Let $f:\mathbb R\to \mathbb R$ be differentiable such that $f'(x)>f(x)$ for all $x\in \mathbb R$ and $f(0)=1$, then $f(1)$ lies in which interval?

Question

Let $f:\mathbb R\to \mathbb R$ be differentiable function such that $f'(x)>f(x)$ for all $x\in \mathbb R$ and $f(0)=1$, then $f(1)$ lies in which one of the intervals ?

a)$(0,e^{-1})$

b)$(e^{-1},\sqrt{e})$

c) $(\sqrt{e},e)$

d)$(e,\infty)$

This is how I tried this question:

let $f(x)= 2e^{x}-1, $ so $f(0)=1$

$f'(x)=2e^{x} >f(x) \forall \; x\in R$

so $f$ satisfies the given conditions,

$f(1)=2e-1>e$ so d) should be correct.

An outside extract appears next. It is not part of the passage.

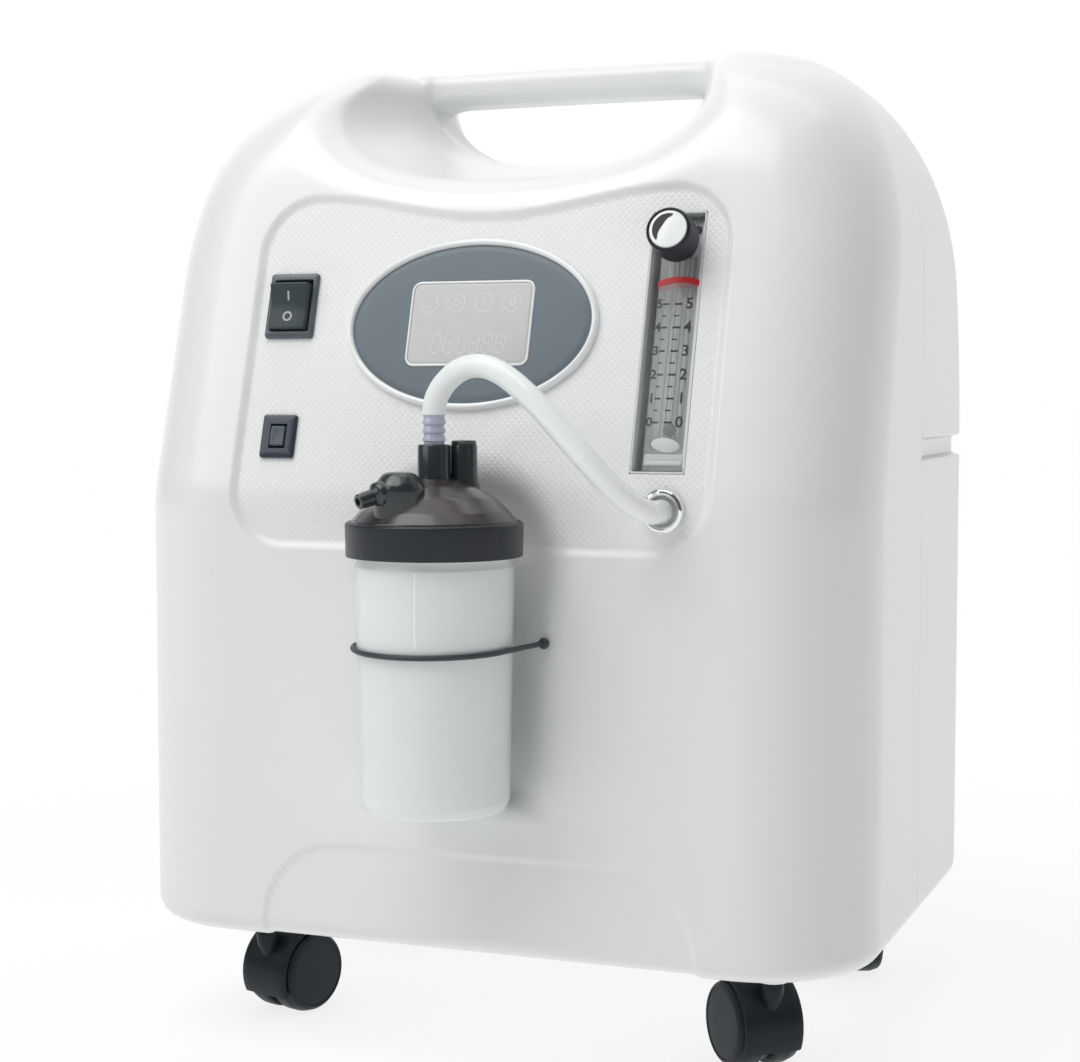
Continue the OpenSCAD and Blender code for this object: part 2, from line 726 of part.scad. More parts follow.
module fan_rotor() {
    color([0.20, 0.20, 0.22]) on_rear([0, fan_z], body_d - wall - 26) union() {
        cylinder(r = 2, h = 6);
        translate([0, 0, 4]) cylinder(r = 17, h = 18);
        for (a = [0:6]) rotate(360 / 7 * a) translate([16, 0, 13]) rotate([35, 0, 0])
            translate([0, -1, -9]) cube([24, 2, 18]);
    }
}

module sieve_columns() {
    color([0.74, 0.76, 0.78]) at_front()
        for (s = [-1, 1]) translate([s * 128, 150, body_bottom + wall + 2]) union() {
            cylinder(r = 29, h = 226);
            translate([0, 0, 226]) cylinder(r = 31, h = 10);
            translate([0, 0, 236]) cylinder(r = 6, h = 10);
        }
}

module product_tank() {
    color([0.60, 0.66, 0.72]) at_front() translate([-128, 91, body_bottom + wall + 2]) union() {
        translate([0, 0, 4]) cylinder(r = 24, h = 170);
        translate([0, 0, 174]) cylinder(r1 = 24, r2 = 10, h = 12);
        translate([0, 0, 186]) cylinder(r = 5, h = 8);
        cylinder(r = 18, h = 4);
    }
}

// Rotary valve manifold across the tops of the sieve columns
module valve_block() {
    color([0.50, 0.52, 0.55]) at_front() translate([0, 150, body_bottom + wall + 2 + 246]) union() {
        translate([-140, -14, 0]) cube([280, 28, 14]);
        translate([-32, -25, 14]) cube([64, 50, 26]);
        for (x = [-18, 18]) translate([x, 0, 40]) cylinder(r = 11, h = 24);
    }
}

module control_board() {
    color([0.10, 0.36, 0.22]) at_front() translate([0, 92, 300]) union() {
        translate([-70, 0, 0]) cube([140, 1.6, 84]);
        translate([-56, 1.6, 8]) cube([30, 24, 34]);
        translate([10, 1.6, 20]) cube([44, 14, 8]);
        for (i = [0:3]) translate([-10 + 18 * i, 1.6, 62]) rotate([-90, 0, 0]) cylinder(r = 6, h = 16);
    }
}

// ---------- casters ----------

module caster_collars() {
    color([0.93, 0.94, 0.94]) at_front() for (c = casters) translate([c[0], c[1], collar_bottom])
        tube(9, stem_d / 2 + shaft_gap, body_bottom - collar_bottom);
}

module at_caster(i) {
    at_front() translate([casters[i][0], casters[i][1], 0]) rotate(casters[i][2]) children();
}

// Places a child at the axle, with its +Z along the axle
module on_axle(i) { at_caster(i) translate([0, trail, wheel_d / 2]) rotate([0, 90, 0]) children(); }

// Hood with its web between the wheels, its cover over them, and the stem
module caster_hood(i) {
    cover_r = wheel_d / 2 + 2.2;
    half = web_half + 0.4 + wheel_w - 1.4;
    color([0.10, 0.13, 0.15]) union() {
        on_axle(i) difference() {
            union() {
                translate([0, 0, -web_half]) cylinder(r = wheel_d / 2 - 2.5, h = 2 * web_half);
                difference() {
                    translate([0, 0, -half]) cylinder(r = cover_r, h = 2 * half);
                    translate([0, 0, -half - 1]) cylinder(r = cover_r - 1.6, h = half + 1 - web_half);
                    translate([0, 0, web_half]) cylinder(r = cover_r - 1.6, h = half + 1);
                    translate([3, -50, -50]) cube([100, 100, 100]);
                    translate([-100, 10, -50]) cube([200, 100, 100]);
                }
            }
            translate([0, 0, -20]) cylinder(r = 2, h = 40);
        }
        at_caster(i) intersection() {
            translate([0, 0, 24]) cylinder(r = 7, h = collar_bottom - 24.2);
            translate([-20, -20, 0]) cube([40, 40 - 20 + trail - sqrt(pow(cover_r - 1, 2) - 16), 80]);
        }
        at_caster(i) translate([0, 0, 34]) cylinder(r = stem_d / 2, h = 34);
    }
}

module caster_axle(i) {
    color([0.66, 0.67, 0.68]) on_axle(i) translate([0, 0, -14]) cylinder(r = 2, h = 28);
}

// One wheel: a barrel-shaped tread, a dished outer face and a blind axle bore
module caster_wheel(i, side) {
    r = wheel_d / 2;
    color([0.11, 0.14, 0.17]) on_axle(i) mirror([0, 0, side]) translate([0, 0, web_half + 0.4])
        rotate_extrude() difference() {
            union() {
                square([r - 4, wheel_w]);
                translate([0, 0]) square([r, wheel_w - 4]);
                translate([r - 4, wheel_w - 4]) circle(r = 4);
            }
            translate([-1, -1]) square([1 + 2 + shaft_gap, 13]);
            translate([6, wheel_w - 1]) square([r - 9.5, 2]);
            translate([-50, -50]) square([50, 100]);
        }
}

module caster_fl_hood() { caster_hood(0); }
module caster_fl_axle() { caster_axle(0); }
module caster_fl_wheel_l() { caster_wheel(0, 1); }
module caster_fl_wheel_r() { caster_wheel(0, 0); }
module caster_fr_hood() { caster_hood(1); }
module caster_fr_axle() { caster_axle(1); }
module caster_fr_wheel_l() { caster_wheel(1, 1); }
module caster_fr_wheel_r() { caster_wheel(1, 0); }
module caster_rl_hood() { caster_hood(2); }
module caster_rl_axle() { caster_axle(2); }
module caster_rl_wheel_l() { caster_wheel(2, 1); }
module caster_rl_wheel_r() { caster_wheel(2, 0); }
module caster_rr_hood() { caster_hood(3); }
module caster_rr_axle() { caster_axle(3); }
module caster_rr_wheel_l() { caster_wheel(3, 1); }
module caster_rr_wheel_r() { caster_wheel(3, 0); }

front_shell();
rear_shell();
carry_handle();
chassis_plate();
shell_screws();
display_bezel();
display_panel();
lcd_module();
switch_housing();
power_rocker();
breaker_body();
breaker_button();
flowmeter_tray();
flowmeter_block();
flowmeter_knob();
flowmeter_float();
outlet_port();
outlet_barb();
bottle_jar();
bottle_lid();
lid_gasket();
lid_barb();
relief_valve();
outlet_nozzle();
dip_tube();
diffuser();
bottle_strap();
strap_studs();
oxygen_hose();
filter_door();
intake_filter();
power_inlet();
inlet_pins();
caster_collars();
compressor_body();
compressor_heads();
compressor_mounts();
fan_frame();
fan_rotor();
sieve_columns();
product_tank();
valve_block();
control_board();
caster_fl_hood();
caster_fl_axle();
caster_fl_wheel_l();
caster_fl_wheel_r();
caster_fr_hood();
caster_fr_axle();
caster_fr_wheel_l();
caster_fr_wheel_r();
caster_rl_hood();
caster_rl_axle();
caster_rl_wheel_l();
caster_rl_wheel_r();
caster_rr_hood();
caster_rr_axle();
caster_rr_wheel_l();
caster_rr_wheel_r();
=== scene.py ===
"""Looks of the home oxygen concentrator: shells, controls, humidifier bottle, hose and casters.

Lengths are in millimetres in the design frame, which has y = 0 on the lower front face of the cabinet.
at() turns a design point into the row frame, in metres.
"""

import math

import bmesh
import bpy
import numpy as np
from mathutils import Matrix, Vector


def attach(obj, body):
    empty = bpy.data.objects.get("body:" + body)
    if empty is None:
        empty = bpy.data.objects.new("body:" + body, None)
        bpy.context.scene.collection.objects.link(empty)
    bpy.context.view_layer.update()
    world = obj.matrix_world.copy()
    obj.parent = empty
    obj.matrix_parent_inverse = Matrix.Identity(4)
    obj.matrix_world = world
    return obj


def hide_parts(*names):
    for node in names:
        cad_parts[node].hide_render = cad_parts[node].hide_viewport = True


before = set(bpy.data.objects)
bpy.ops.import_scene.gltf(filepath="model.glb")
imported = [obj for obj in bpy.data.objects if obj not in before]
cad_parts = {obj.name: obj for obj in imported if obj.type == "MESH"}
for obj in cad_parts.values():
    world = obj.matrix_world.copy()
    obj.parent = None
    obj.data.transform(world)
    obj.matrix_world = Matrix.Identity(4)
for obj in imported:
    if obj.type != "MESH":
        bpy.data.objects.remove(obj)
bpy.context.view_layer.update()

MM = 0.001
ROOT = "root"

# Depth of the lower front face in the row frame
FRONT_Y = -104.0


def at(x, y, z):
    """A design point in the row frame, in metres."""
    return Vector((x * MM, (y + FRONT_Y) * MM, z * MM))


# ---------- camera and hose ----------


def make_camera():
    cam = bpy.data.cameras.new("camera")
    cam.lens, cam.sensor_width = 70.15, 36.0
    cam.clip_start, cam.clip_end = 0.05, 60.0
    obj = bpy.data.objects.new("camera", cam)
    obj.location = (0.36295, -0.9460, 0.3054)
    obj.rotation_euler = (math.radians(86.2), 0.0, math.radians(21.1))
    bpy.context.scene.collection.objects.link(obj)
    bpy.context.scene.camera = obj


make_camera()

HOSE_D = 10.0
HOSE_ROUTE = [
    (0, -26, 295.5), (0, -26, 299), (1.8, -27, 303.5), (6, -28.5, 309), (13.5, -30.5, 314.5),
    (22.5, -32.5, 316.5), (31.5, -34.5, 314.5), (40, -36, 309.5), (49, -37, 302),
    (58, -37.5, 293), (67, -37.5, 283.5), (75, -36.5, 274.5), (82, -33.5, 266.5),
    (88, -28, 260), (92, -20, 256), (93, -12, 255), (93, -5, 255)]


# ---------- materials ----------


def wire(made, *sources, **settings):
    """Sets a node's inputs and properties; an input takes a value or another node's output."""
    for key, value in (*settings.items(), *enumerate(sources)):
        socket = made.inputs[key] if isinstance(key, int) else made.inputs.get(key.replace("_", " "))
        if socket is None:
            setattr(made, key, value)
        elif isinstance(value, bpy.types.NodeSocket):
            made.id_data.links.new(value, socket)
        else:
            socket.default_value = value
    return made


def feed(tree, kind, *sources, out=0, **settings):
    """The output of a new node."""
    return wire(tree.nodes.new(kind), *sources, **settings).outputs[out]


def noise(tree, place, scale, detail=3.0):
    return feed(tree, "ShaderNodeTexNoise", place, Scale=scale, Detail=detail, Roughness=0.55)


def math_node(tree, operation, *sources):
    return feed(tree, "ShaderNodeMath", *sources, operation=operation)


def smooth_range(tree, source, *limits):
    """A smooth step; the limits are from low, from high, to low and to high."""
    return feed(tree, "ShaderNodeMapRange", source, *limits, interpolation_type="SMOOTHSTEP")


def bump_of(tree, height, strength, distance):
    return feed(tree, "ShaderNodeBump", Strength=strength, Distance=distance, Height=height)


def shades(tree, source, *colours):
    """A colour that drifts between two shades with a value."""
    out = feed(tree, "ShaderNodeValToRGB", source)
    for stop, place, colour in zip(out.node.color_ramp.elements, (0.3, 0.7), colours):
        stop.position = place
        stop.color = (*colour, 1.0)
    return out


def scaled(colour, by):
    return tuple(min(1.0, c * by) for c in colour)


def new_material(name):
    """A material, its node tree, its shader and the object coordinates."""
    mat = bpy.data.materials.new(name)
    mat.use_nodes = True
    tree = mat.node_tree
    return mat, tree, tree.nodes["Principled BSDF"], feed(tree, "ShaderNodeTexCoord", out="Object")


ROUGH_DRIFT = 0.05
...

Is this correct? How can I solve this without using a particular example?

Answer 1

Let $g(x)=e^{-x}f(x)$. Then $g'(x)=e^{-x} (f'(x)-f(x)) >0$. This makes $g$ increasing . Hence $g(1) >g(0)$ which gives $f(1) >e$. Hence d) is true. This automatically rules out the other options.